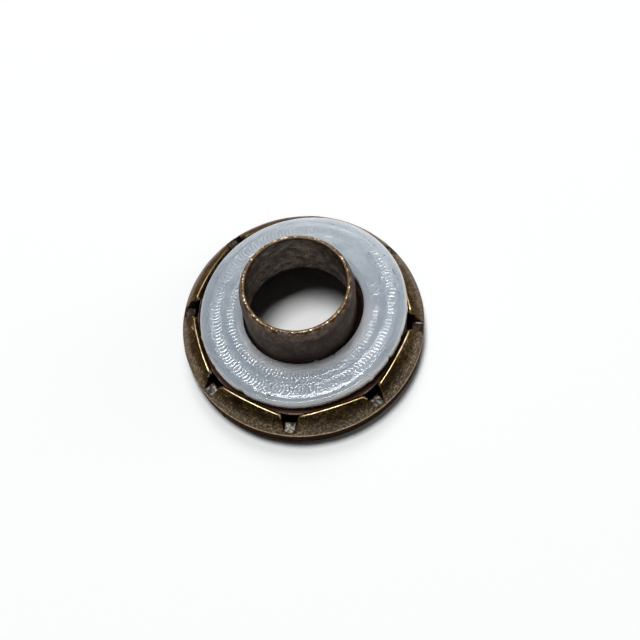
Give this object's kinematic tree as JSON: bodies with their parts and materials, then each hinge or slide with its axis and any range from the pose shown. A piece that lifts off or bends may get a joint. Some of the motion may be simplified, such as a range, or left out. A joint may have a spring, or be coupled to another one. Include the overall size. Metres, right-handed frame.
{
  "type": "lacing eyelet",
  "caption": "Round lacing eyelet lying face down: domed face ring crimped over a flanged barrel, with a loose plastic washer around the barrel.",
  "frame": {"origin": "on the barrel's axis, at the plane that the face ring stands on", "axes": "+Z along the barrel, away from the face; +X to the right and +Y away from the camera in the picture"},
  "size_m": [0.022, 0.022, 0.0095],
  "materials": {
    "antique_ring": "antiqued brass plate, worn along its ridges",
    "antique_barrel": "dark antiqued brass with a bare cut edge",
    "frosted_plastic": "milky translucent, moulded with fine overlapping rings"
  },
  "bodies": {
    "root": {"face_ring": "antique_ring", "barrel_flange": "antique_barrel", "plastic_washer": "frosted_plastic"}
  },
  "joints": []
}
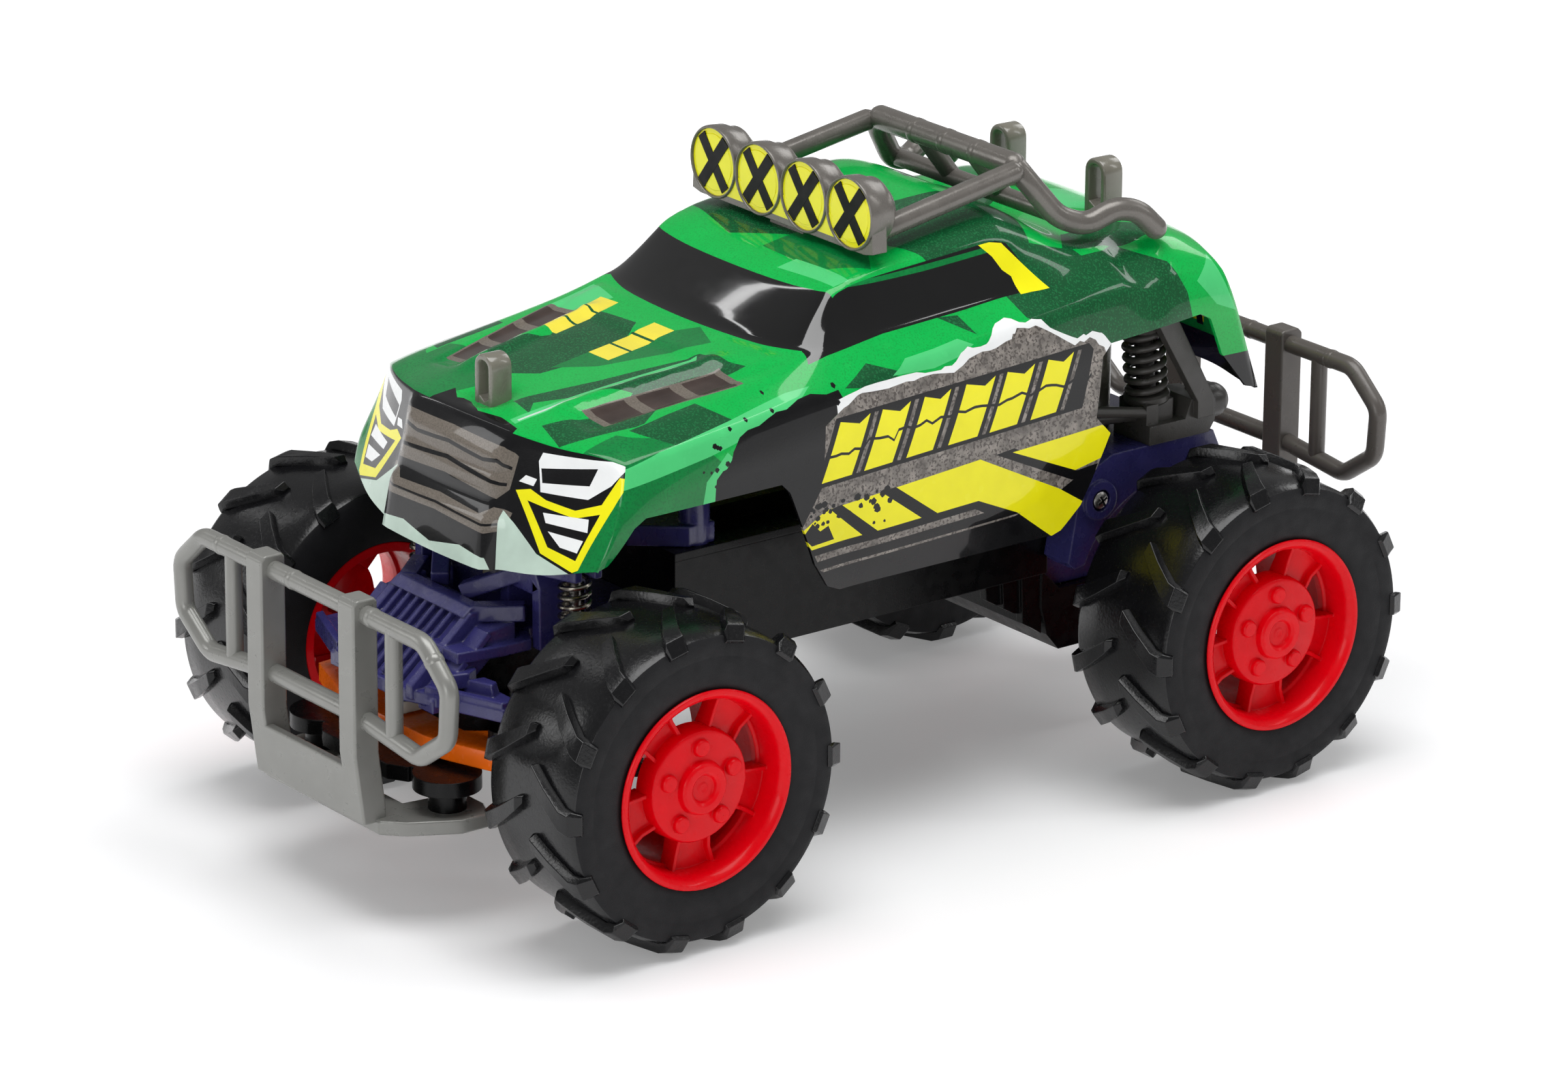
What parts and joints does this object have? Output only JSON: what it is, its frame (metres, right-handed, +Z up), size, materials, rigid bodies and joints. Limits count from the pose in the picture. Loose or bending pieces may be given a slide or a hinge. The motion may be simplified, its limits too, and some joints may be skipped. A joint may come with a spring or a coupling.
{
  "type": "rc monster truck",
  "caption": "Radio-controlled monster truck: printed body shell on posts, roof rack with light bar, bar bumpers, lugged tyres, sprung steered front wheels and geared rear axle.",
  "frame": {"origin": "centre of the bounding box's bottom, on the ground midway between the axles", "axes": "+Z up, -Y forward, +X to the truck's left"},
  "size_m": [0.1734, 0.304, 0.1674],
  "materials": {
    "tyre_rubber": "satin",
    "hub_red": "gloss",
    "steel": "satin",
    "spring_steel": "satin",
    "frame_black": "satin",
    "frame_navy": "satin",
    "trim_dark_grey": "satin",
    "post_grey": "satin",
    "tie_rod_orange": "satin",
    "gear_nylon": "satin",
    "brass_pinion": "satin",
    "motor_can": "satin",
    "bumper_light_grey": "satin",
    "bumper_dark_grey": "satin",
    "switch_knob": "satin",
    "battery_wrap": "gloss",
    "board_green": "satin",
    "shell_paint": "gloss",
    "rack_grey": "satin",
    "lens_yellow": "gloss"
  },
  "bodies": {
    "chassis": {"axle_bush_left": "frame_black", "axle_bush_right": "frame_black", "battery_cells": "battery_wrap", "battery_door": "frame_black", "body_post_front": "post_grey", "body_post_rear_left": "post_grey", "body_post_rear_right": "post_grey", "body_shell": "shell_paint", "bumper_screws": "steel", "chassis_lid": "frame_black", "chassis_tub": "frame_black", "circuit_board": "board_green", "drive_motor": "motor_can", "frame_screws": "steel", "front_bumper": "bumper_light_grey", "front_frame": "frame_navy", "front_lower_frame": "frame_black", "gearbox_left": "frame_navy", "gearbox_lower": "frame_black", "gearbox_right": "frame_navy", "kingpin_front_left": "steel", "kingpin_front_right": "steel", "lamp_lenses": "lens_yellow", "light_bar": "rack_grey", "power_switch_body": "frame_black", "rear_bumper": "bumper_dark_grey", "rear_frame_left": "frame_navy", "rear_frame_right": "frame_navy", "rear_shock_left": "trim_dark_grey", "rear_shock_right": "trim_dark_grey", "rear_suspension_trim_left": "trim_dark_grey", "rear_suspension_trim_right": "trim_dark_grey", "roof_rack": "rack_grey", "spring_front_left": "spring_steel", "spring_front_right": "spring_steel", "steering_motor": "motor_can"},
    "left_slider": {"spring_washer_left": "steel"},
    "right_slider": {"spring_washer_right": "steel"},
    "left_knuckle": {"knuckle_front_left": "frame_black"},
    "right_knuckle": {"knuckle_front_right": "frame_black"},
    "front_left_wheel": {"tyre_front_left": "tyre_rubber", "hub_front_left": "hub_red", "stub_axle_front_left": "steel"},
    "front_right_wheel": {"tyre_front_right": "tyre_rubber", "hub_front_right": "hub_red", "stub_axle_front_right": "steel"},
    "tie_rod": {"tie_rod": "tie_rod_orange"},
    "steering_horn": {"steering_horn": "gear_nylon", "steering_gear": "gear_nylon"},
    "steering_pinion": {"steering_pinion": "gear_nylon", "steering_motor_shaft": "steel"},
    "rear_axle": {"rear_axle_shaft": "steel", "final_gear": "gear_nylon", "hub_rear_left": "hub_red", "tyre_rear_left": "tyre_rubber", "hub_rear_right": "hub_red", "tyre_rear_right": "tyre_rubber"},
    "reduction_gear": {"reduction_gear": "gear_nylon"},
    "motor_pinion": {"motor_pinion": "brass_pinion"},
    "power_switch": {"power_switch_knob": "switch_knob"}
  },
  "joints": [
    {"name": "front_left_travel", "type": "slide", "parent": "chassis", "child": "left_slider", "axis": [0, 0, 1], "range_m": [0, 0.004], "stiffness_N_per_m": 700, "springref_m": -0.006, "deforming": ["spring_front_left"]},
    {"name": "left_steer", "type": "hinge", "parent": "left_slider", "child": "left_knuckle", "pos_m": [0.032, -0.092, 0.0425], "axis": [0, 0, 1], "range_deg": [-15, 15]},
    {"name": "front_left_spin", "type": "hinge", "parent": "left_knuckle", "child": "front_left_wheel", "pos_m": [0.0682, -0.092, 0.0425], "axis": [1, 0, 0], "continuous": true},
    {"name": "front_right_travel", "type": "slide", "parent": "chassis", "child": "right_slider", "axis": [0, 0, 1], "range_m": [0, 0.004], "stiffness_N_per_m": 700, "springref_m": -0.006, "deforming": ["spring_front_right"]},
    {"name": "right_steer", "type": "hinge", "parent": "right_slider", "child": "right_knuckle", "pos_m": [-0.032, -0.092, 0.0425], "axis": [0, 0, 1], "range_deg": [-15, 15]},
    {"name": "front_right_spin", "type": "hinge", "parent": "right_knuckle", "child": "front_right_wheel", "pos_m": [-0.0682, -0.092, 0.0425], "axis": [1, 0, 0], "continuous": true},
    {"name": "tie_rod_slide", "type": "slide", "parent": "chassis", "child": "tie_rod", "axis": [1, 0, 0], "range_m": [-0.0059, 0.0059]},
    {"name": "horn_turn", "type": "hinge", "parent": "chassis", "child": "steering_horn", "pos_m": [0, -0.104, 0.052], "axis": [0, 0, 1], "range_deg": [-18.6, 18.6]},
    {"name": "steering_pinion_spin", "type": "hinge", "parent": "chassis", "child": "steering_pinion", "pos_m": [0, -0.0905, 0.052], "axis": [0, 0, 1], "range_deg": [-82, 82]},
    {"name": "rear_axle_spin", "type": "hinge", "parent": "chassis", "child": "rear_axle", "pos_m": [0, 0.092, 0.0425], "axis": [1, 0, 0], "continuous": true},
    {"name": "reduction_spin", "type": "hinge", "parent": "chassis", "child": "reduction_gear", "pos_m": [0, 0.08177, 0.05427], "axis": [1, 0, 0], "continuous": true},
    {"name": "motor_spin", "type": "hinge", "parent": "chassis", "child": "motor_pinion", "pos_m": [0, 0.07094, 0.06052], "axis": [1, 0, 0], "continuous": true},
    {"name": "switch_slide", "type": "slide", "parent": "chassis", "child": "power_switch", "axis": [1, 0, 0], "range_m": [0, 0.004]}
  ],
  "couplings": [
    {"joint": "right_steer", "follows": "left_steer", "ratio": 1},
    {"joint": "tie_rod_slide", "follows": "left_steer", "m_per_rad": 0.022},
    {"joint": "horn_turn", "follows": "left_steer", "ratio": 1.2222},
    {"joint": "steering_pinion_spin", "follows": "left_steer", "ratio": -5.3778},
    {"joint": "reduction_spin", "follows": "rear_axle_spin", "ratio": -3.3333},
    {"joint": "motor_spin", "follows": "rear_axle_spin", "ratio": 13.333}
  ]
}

=====

§ **PROBLEM DESCRIPTION**
Give the complete listing a second time, exactly as it reads.

§ **EXERCISE ANSWER**
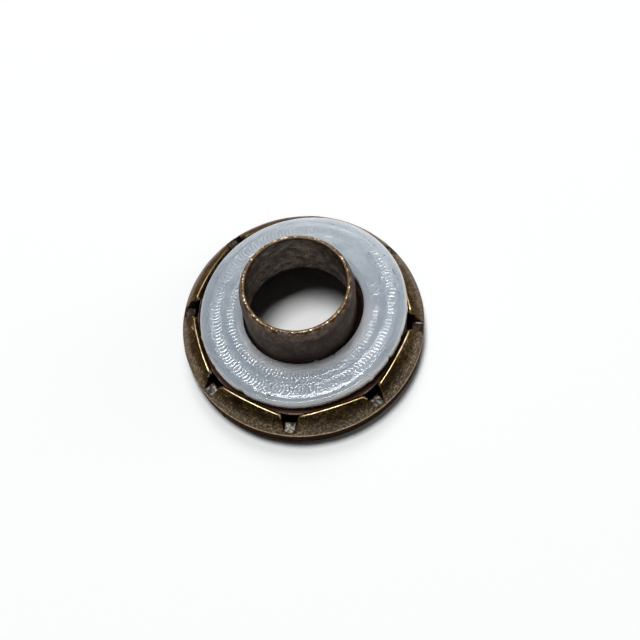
Give this object's kinematic tree as JSON: bodies with their parts and materials, then each hinge or slide with its axis and any range from the pose shown. A piece that lifts off or bends may get a joint. Some of the motion may be simplified, such as a range, or left out. A joint may have a spring, or be coupled to another one. Include the overall size. Metres, right-handed frame.
{
  "type": "lacing eyelet",
  "caption": "Round lacing eyelet lying face down: domed face ring crimped over a flanged barrel, with a loose plastic washer around the barrel.",
  "frame": {"origin": "on the barrel's axis, at the plane that the face ring stands on", "axes": "+Z along the barrel, away from the face; +X to the right and +Y away from the camera in the picture"},
  "size_m": [0.022, 0.022, 0.0095],
  "materials": {
    "antique_ring": "antiqued brass plate, worn along its ridges",
    "antique_barrel": "dark antiqued brass with a bare cut edge",
    "frosted_plastic": "milky translucent, moulded with fine overlapping rings"
  },
  "bodies": {
    "root": {"face_ring": "antique_ring", "barrel_flange": "antique_barrel", "plastic_washer": "frosted_plastic"}
  },
  "joints": []
}
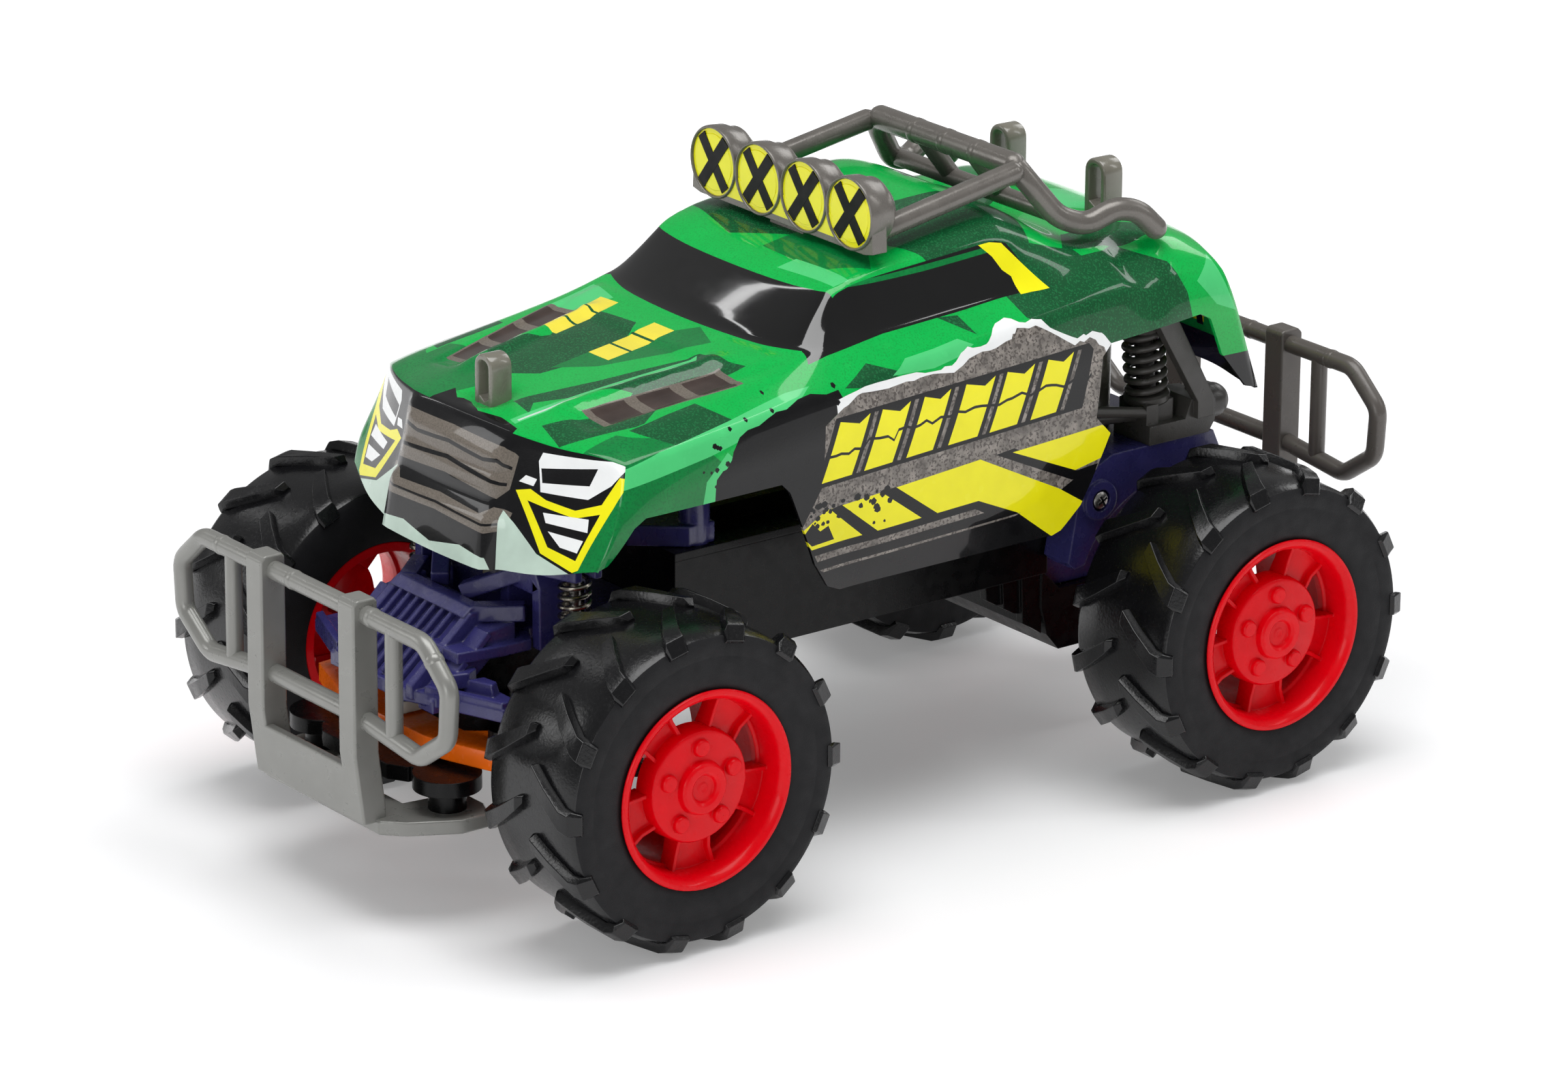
What parts and joints does this object have? Output only JSON: what it is, its frame (metres, right-handed, +Z up), size, materials, rigid bodies and joints. Limits count from the pose in the picture. Loose or bending pieces may be given a slide or a hinge. The motion may be simplified, its limits too, and some joints may be skipped. A joint may come with a spring or a coupling.
{
  "type": "rc monster truck",
  "caption": "Radio-controlled monster truck: printed body shell on posts, roof rack with light bar, bar bumpers, lugged tyres, sprung steered front wheels and geared rear axle.",
  "frame": {"origin": "centre of the bounding box's bottom, on the ground midway between the axles", "axes": "+Z up, -Y forward, +X to the truck's left"},
  "size_m": [0.1734, 0.304, 0.1674],
  "materials": {
    "tyre_rubber": "satin",
    "hub_red": "gloss",
    "steel": "satin",
    "spring_steel": "satin",
    "frame_black": "satin",
    "frame_navy": "satin",
    "trim_dark_grey": "satin",
    "post_grey": "satin",
    "tie_rod_orange": "satin",
    "gear_nylon": "satin",
    "brass_pinion": "satin",
    "motor_can": "satin",
    "bumper_light_grey": "satin",
    "bumper_dark_grey": "satin",
    "switch_knob": "satin",
    "battery_wrap": "gloss",
    "board_green": "satin",
    "shell_paint": "gloss",
    "rack_grey": "satin",
    "lens_yellow": "gloss"
  },
  "bodies": {
    "chassis": {"axle_bush_left": "frame_black", "axle_bush_right": "frame_black", "battery_cells": "battery_wrap", "battery_door": "frame_black", "body_post_front": "post_grey", "body_post_rear_left": "post_grey", "body_post_rear_right": "post_grey", "body_shell": "shell_paint", "bumper_screws": "steel", "chassis_lid": "frame_black", "chassis_tub": "frame_black", "circuit_board": "board_green", "drive_motor": "motor_can", "frame_screws": "steel", "front_bumper": "bumper_light_grey", "front_frame": "frame_navy", "front_lower_frame": "frame_black", "gearbox_left": "frame_navy", "gearbox_lower": "frame_black", "gearbox_right": "frame_navy", "kingpin_front_left": "steel", "kingpin_front_right": "steel", "lamp_lenses": "lens_yellow", "light_bar": "rack_grey", "power_switch_body": "frame_black", "rear_bumper": "bumper_dark_grey", "rear_frame_left": "frame_navy", "rear_frame_right": "frame_navy", "rear_shock_left": "trim_dark_grey", "rear_shock_right": "trim_dark_grey", "rear_suspension_trim_left": "trim_dark_grey", "rear_suspension_trim_right": "trim_dark_grey", "roof_rack": "rack_grey", "spring_front_left": "spring_steel", "spring_front_right": "spring_steel", "steering_motor": "motor_can"},
    "left_slider": {"spring_washer_left": "steel"},
    "right_slider": {"spring_washer_right": "steel"},
    "left_knuckle": {"knuckle_front_left": "frame_black"},
    "right_knuckle": {"knuckle_front_right": "frame_black"},
    "front_left_wheel": {"tyre_front_left": "tyre_rubber", "hub_front_left": "hub_red", "stub_axle_front_left": "steel"},
    "front_right_wheel": {"tyre_front_right": "tyre_rubber", "hub_front_right": "hub_red", "stub_axle_front_right": "steel"},
    "tie_rod": {"tie_rod": "tie_rod_orange"},
    "steering_horn": {"steering_horn": "gear_nylon", "steering_gear": "gear_nylon"},
    "steering_pinion": {"steering_pinion": "gear_nylon", "steering_motor_shaft": "steel"},
    "rear_axle": {"rear_axle_shaft": "steel", "final_gear": "gear_nylon", "hub_rear_left": "hub_red", "tyre_rear_left": "tyre_rubber", "hub_rear_right": "hub_red", "tyre_rear_right": "tyre_rubber"},
    "reduction_gear": {"reduction_gear": "gear_nylon"},
    "motor_pinion": {"motor_pinion": "brass_pinion"},
    "power_switch": {"power_switch_knob": "switch_knob"}
  },
  "joints": [
    {"name": "front_left_travel", "type": "slide", "parent": "chassis", "child": "left_slider", "axis": [0, 0, 1], "range_m": [0, 0.004], "stiffness_N_per_m": 700, "springref_m": -0.006, "deforming": ["spring_front_left"]},
    {"name": "left_steer", "type": "hinge", "parent": "left_slider", "child": "left_knuckle", "pos_m": [0.032, -0.092, 0.0425], "axis": [0, 0, 1], "range_deg": [-15, 15]},
    {"name": "front_left_spin", "type": "hinge", "parent": "left_knuckle", "child": "front_left_wheel", "pos_m": [0.0682, -0.092, 0.0425], "axis": [1, 0, 0], "continuous": true},
    {"name": "front_right_travel", "type": "slide", "parent": "chassis", "child": "right_slider", "axis": [0, 0, 1], "range_m": [0, 0.004], "stiffness_N_per_m": 700, "springref_m": -0.006, "deforming": ["spring_front_right"]},
    {"name": "right_steer", "type": "hinge", "parent": "right_slider", "child": "right_knuckle", "pos_m": [-0.032, -0.092, 0.0425], "axis": [0, 0, 1], "range_deg": [-15, 15]},
    {"name": "front_right_spin", "type": "hinge", "parent": "right_knuckle", "child": "front_right_wheel", "pos_m": [-0.0682, -0.092, 0.0425], "axis": [1, 0, 0], "continuous": true},
    {"name": "tie_rod_slide", "type": "slide", "parent": "chassis", "child": "tie_rod", "axis": [1, 0, 0], "range_m": [-0.0059, 0.0059]},
    {"name": "horn_turn", "type": "hinge", "parent": "chassis", "child": "steering_horn", "pos_m": [0, -0.104, 0.052], "axis": [0, 0, 1], "range_deg": [-18.6, 18.6]},
    {"name": "steering_pinion_spin", "type": "hinge", "parent": "chassis", "child": "steering_pinion", "pos_m": [0, -0.0905, 0.052], "axis": [0, 0, 1], "range_deg": [-82, 82]},
    {"name": "rear_axle_spin", "type": "hinge", "parent": "chassis", "child": "rear_axle", "pos_m": [0, 0.092, 0.0425], "axis": [1, 0, 0], "continuous": true},
    {"name": "reduction_spin", "type": "hinge", "parent": "chassis", "child": "reduction_gear", "pos_m": [0, 0.08177, 0.05427], "axis": [1, 0, 0], "continuous": true},
    {"name": "motor_spin", "type": "hinge", "parent": "chassis", "child": "motor_pinion", "pos_m": [0, 0.07094, 0.06052], "axis": [1, 0, 0], "continuous": true},
    {"name": "switch_slide", "type": "slide", "parent": "chassis", "child": "power_switch", "axis": [1, 0, 0], "range_m": [0, 0.004]}
  ],
  "couplings": [
    {"joint": "right_steer", "follows": "left_steer", "ratio": 1},
    {"joint": "tie_rod_slide", "follows": "left_steer", "m_per_rad": 0.022},
    {"joint": "horn_turn", "follows": "left_steer", "ratio": 1.2222},
    {"joint": "steering_pinion_spin", "follows": "left_steer", "ratio": -5.3778},
    {"joint": "reduction_spin", "follows": "rear_axle_spin", "ratio": -3.3333},
    {"joint": "motor_spin", "follows": "rear_axle_spin", "ratio": 13.333}
  ]
}